[start]
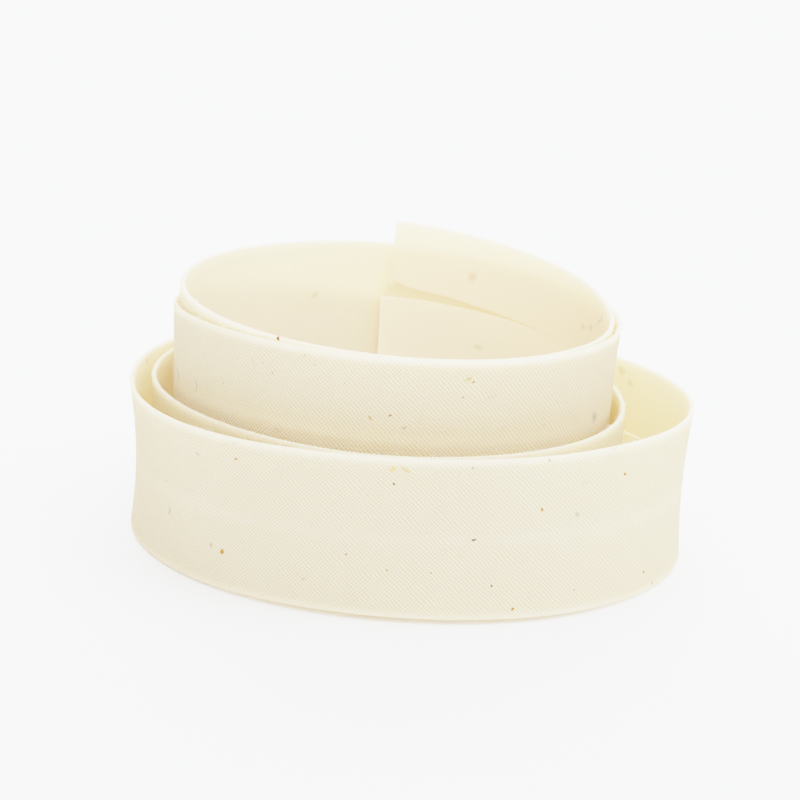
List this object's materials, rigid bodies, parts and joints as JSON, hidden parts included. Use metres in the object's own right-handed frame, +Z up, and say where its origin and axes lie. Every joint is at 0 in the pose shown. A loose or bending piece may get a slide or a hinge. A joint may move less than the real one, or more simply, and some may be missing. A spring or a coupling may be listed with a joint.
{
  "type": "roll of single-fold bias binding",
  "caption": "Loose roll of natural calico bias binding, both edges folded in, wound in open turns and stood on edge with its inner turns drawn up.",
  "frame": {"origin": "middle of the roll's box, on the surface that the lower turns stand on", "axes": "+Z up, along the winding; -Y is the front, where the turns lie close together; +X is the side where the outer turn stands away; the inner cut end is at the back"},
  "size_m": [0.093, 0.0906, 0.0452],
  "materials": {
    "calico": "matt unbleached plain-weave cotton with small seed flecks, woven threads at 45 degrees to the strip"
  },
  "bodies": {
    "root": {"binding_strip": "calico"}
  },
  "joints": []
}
[end]
Work to do: Print the material once more, exactly.

Reply:
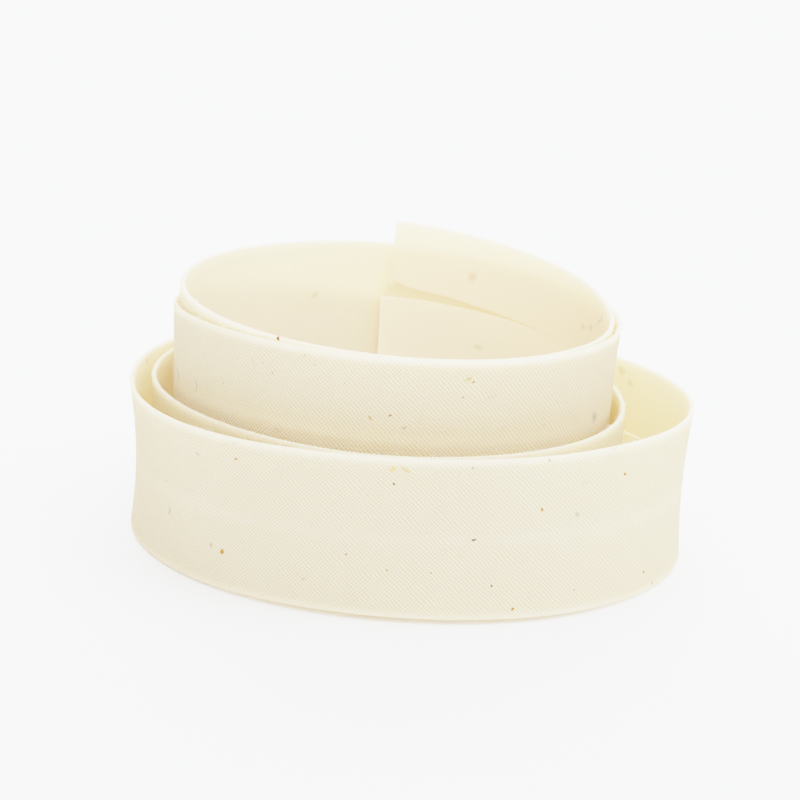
List this object's materials, rigid bodies, parts and joints as JSON, hidden parts included. Use metres in the object's own right-handed frame, +Z up, and say where its origin and axes lie. Every joint is at 0 in the pose shown. A loose or bending piece may get a slide or a hinge. A joint may move less than the real one, or more simply, and some may be missing. A spring or a coupling may be listed with a joint.
{
  "type": "roll of single-fold bias binding",
  "caption": "Loose roll of natural calico bias binding, both edges folded in, wound in open turns and stood on edge with its inner turns drawn up.",
  "frame": {"origin": "middle of the roll's box, on the surface that the lower turns stand on", "axes": "+Z up, along the winding; -Y is the front, where the turns lie close together; +X is the side where the outer turn stands away; the inner cut end is at the back"},
  "size_m": [0.093, 0.0906, 0.0452],
  "materials": {
    "calico": "matt unbleached plain-weave cotton with small seed flecks, woven threads at 45 degrees to the strip"
  },
  "bodies": {
    "root": {"binding_strip": "calico"}
  },
  "joints": []
}